Сейчас-то я понимаю: мы выиграли войну, потому что наши люди защищали тогда национальную гордость свою и традиции, носителями и хранителями которых были, конечно же, в первую очередь матери, деды, отцы. И стоит ли удивляться тому, чти, придя с поля битвы, солдаты и подумать не могли, чтобы перешагнуть через моральные нормы, устои, которые сами же и отстаивали в боях. И естественно, что в любой ситуации следовали им бывшие бойцы с легкостью и как бы с радостью.
Не спорю, этих людей, по сути дела корневую основу села, их неистощимое трудолюбие, беззаветную преданность родному краю беспощадно эксплуатировала система. Рубила, рубила сучья могучего дерева. Однако корни его, повторю, окончательно не вырывала.
– Я вот что тебе скажу, Геннадий, любой человек неволю переживет, а вот свободу… не каждый, – заметила как-то в разговоре со мной, когда коснулся я щекотливой сталинской темы, прославленная моя землячка-костромичка, председательница колхоза Прасковья Андреевна Малинина. По обличью деревенская баба (укулемается, бывало, в полушалок, наденет плюшевую куртку), по уму государственный деятель, приехала она однажды в Москву на сессию Верховного Совета СССР, депутатом которого являлась.
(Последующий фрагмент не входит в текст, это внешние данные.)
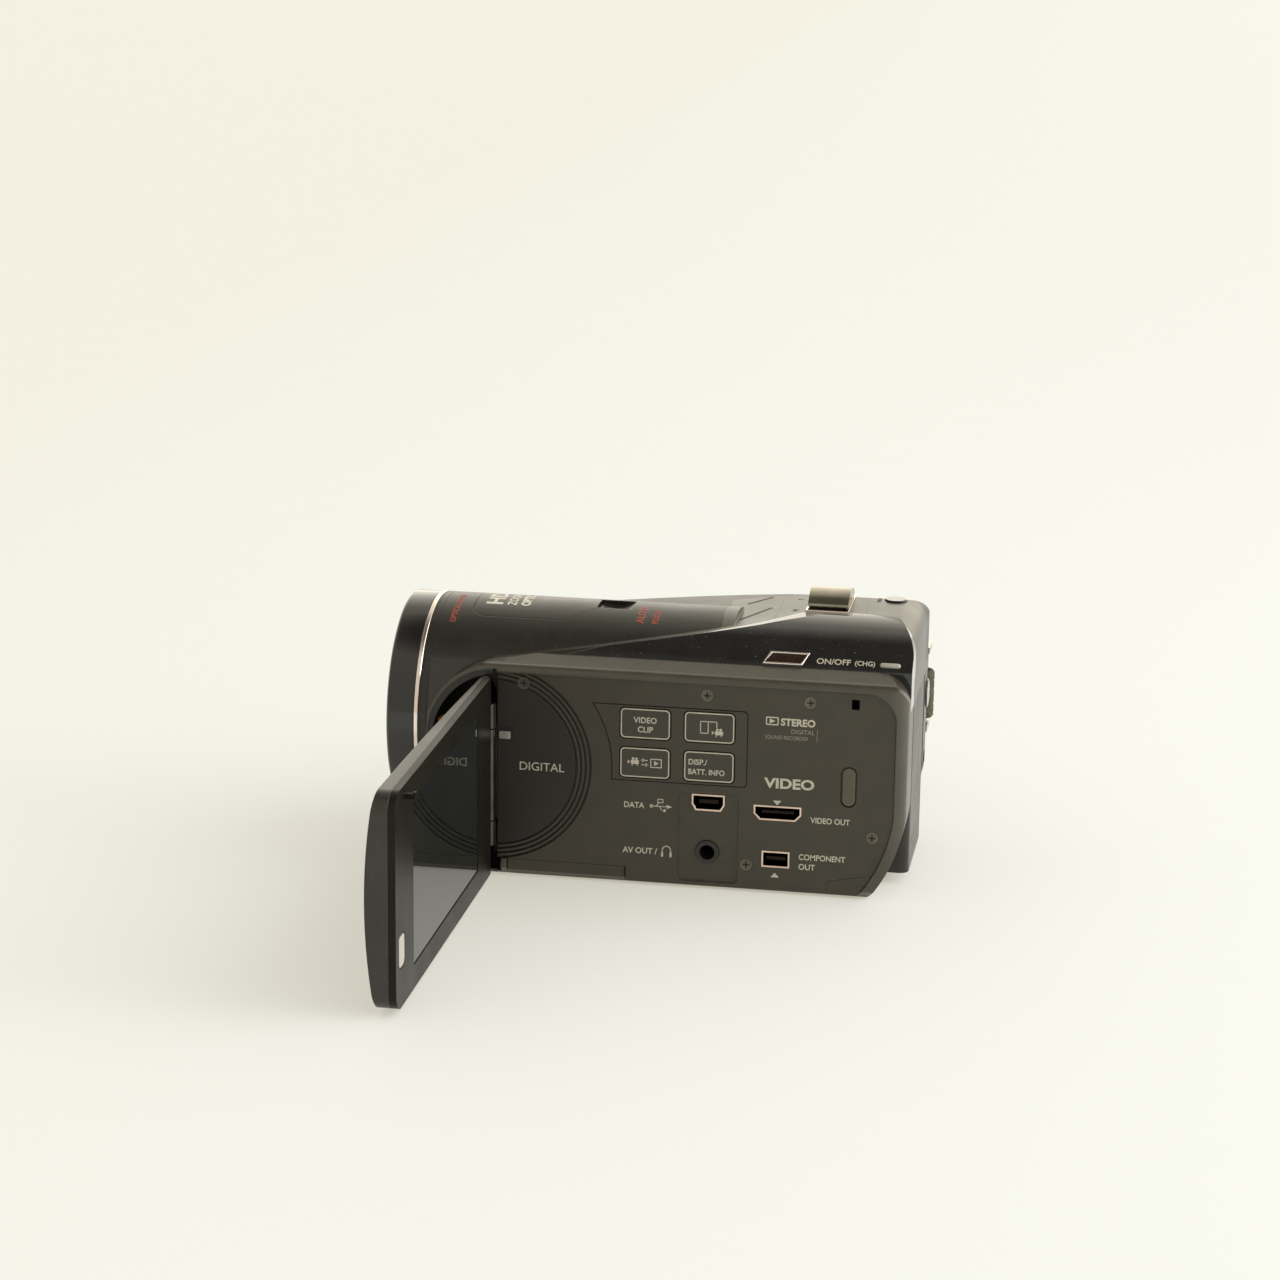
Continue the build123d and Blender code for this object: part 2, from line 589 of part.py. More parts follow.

По пути прихватила своей подруге – Людмиле Зыкиной деревенских гостинцев: яичек
Есть у Федора Абрамова, певца многострадальной северной деревни, небольшой рассказик, в котором он повествует о том, как после хрущевской сумасбродной эпохи старая крестьянка-вологжанка достает из пыльного чулана припрятанный портрет Сталина и вешает его, на стену. «Ныне послабление вожжам вышло», – поясняет она писателю, а тот смотрит на изображение и кажется ему, что вождь хитро подмигивает: мол, я-то знал натуру русского человека, знаете ли вы?
Те, кто читал абрамовские предсмертные записки о родной ему Верколе, о ее обитателях, не согнувшихся под тяжестью испытаний, которыми их в избытке «наградила» суровая эпоха первой половины XX века, не могли не обратить внимание, с какой болью живописует автор о периоде разложения душ сельских жителей, происшедших с наступлением неумелых «забот» о народном благе. А я и сам хорошо помню, как начали в обстановке всеобщего раскардаша, лишенные державной объединяющей воли и цели, «зашибать зело» (чего раньше не наблюдалось) мужики моей деревни. И как страдали они от этого, как, бывало, расспрашивали меня, обучающегося тогда в столичном вузе молодого парня: «Слушай, что хоть там наверху-то думают? Когда за нас возьмутся? Надоело же до чертиков дурака валять».
«То был отец», – сказал о Сталине в поэме «За далью – даль» Александр Твардовский. «А никакой отец, – говорила мне Прасковья Андреевна Малинина, – ни в какие времена не отпускал своих детей из дому раньше, чем те не испытают первую любовь. Она входит в сердце юноши или девушки в пятнадцать-семнадцать лет и, словно якорь, закрепляется на дне души. После этого, куда бы ни бросала судьба человека, он постоянно станет ощущать тяжесть разлуки с родиной, с местами, где вырос, с людьми, которых любил»:
Возможно, это ностальгия, возможно, это только мое мнение, но, вспоминая тяжелые послевоенные годы, я не могу не поведать о том, непосредственным свидетелем чего был. Деревня в ту пору плясала и пела песни. Два раза в году мое родное Пилатово отмечало свои престольные праздники, на которые, как паломники в Мекку, съезжались дальние и близкие родственники, знакомые и друзья. По сути дела деревня, что, барское семейство Лариных, давала «два бала ежегодно». Этого сейчас нет и в помине.
Наследное поле
Подкоп «под корни», обрыв «золотой нити» совершил Никита Хрущёв, осуществляя социально-политическую фикс-идею «стирания граней между городом и деревней».
Обобществление личных коров, так называемая вторая коллективизация, введение денежной оплаты в колхозах – это, с одной стороны, развращало селянина, и раньше-то говаривавшего, что «денежки не рожь и зимой родятся», а с другой – породило предпосылки появления беззаботных молодых сельчан, не освоивших самой прочной науки – домашней, родительской. Сменившим, как говаривала моя тетка Вера по матери, корову на «железного дурака» (так она называла мотоцикл, поставленный в освободившийся хлев ее сыном), этим людям, имеющим гарантированную зарплату, становилась все более чуждой и неведомой первая крестьянская заповедь: «Умирать собрался, но хлеб сей». Не получавшая теперь уже постоянного навыка на личном подворье то ли буренку подоить, то ли овцу остричь, лишенная благородного груза собственности, ответственности за содержание двора, отчего дома и престарелых родителей, молодая сельская поросль вскоре оказалась на обочине родной земли.